EC: Oh yeah. I think right now we're going
through a period in indie rock especially with really ridiculous
band names.
Like
give me some examples?
EC: Oh...now I can't think of anything.
But if you look at any blog right now the band names are
really long and ridiculous. It just goes through phases.
What
are some band names in L.A. that you really like?
EC: I always thought Bodies of Water was
a great name just because it can be anything you want it
to be. Whereas the problem with The Monolators, apart form
the whole Christian rock thing, is that it sounds very garage/punky,
we are a garage band so it fits, but we also like a lot
of other stuff too and I feel it’s sort of pigeon
holed us a little bit.
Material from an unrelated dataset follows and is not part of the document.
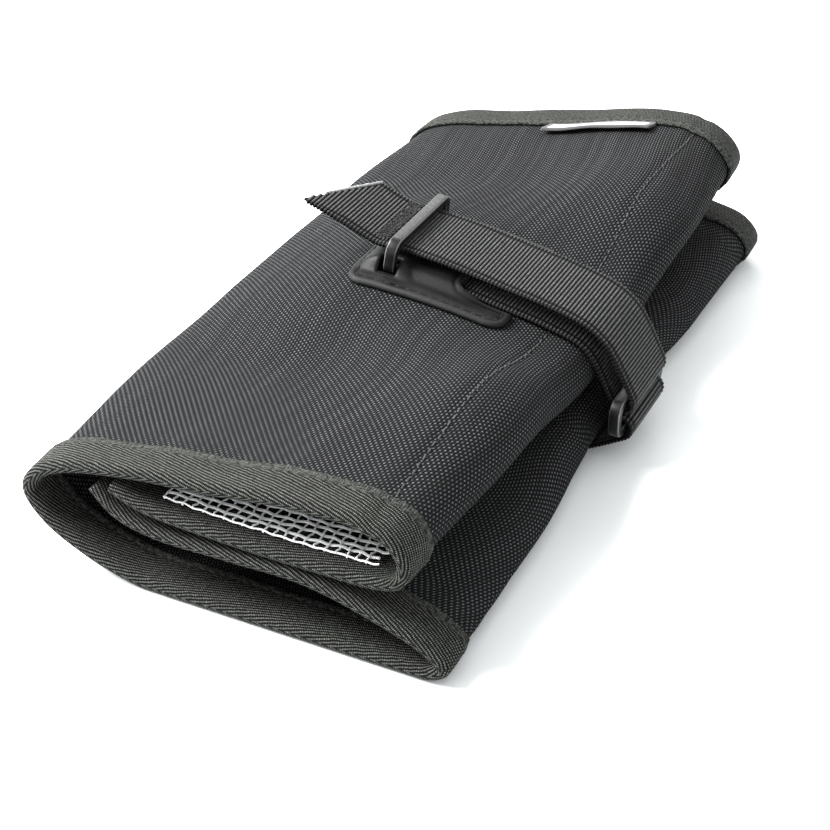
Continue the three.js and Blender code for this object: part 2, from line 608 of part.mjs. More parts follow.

Happy Hollows is a good name, again
it sort of could be anything.
I
really like band names that have clear abbreviations, for
example The Rolling Stones are The Stones, or The Dandy
Warhols are The Dandies.
EC: Right, we don’t have that. (laughs)
People sometimes call us The Monos.
Like
Silversun Pickups, I just call them Silversun.
EC: And everyone knows what you're talking
about.
I
just really love band names that have those nick names sort
of built into them.
EC:
Yeah, it's hard to come up with a good name. Honestly,
The Beatles is a stupid name. It's a dumb name, nobody even
thinks about it. Little insects but it's got the 'beat'
in it, it's dumb. I don't think it's a good name, but it
sort of doesn't matter. Buddy Holly and the Crickets. The
Crickets, what? That's stupid. It doesn't really matter.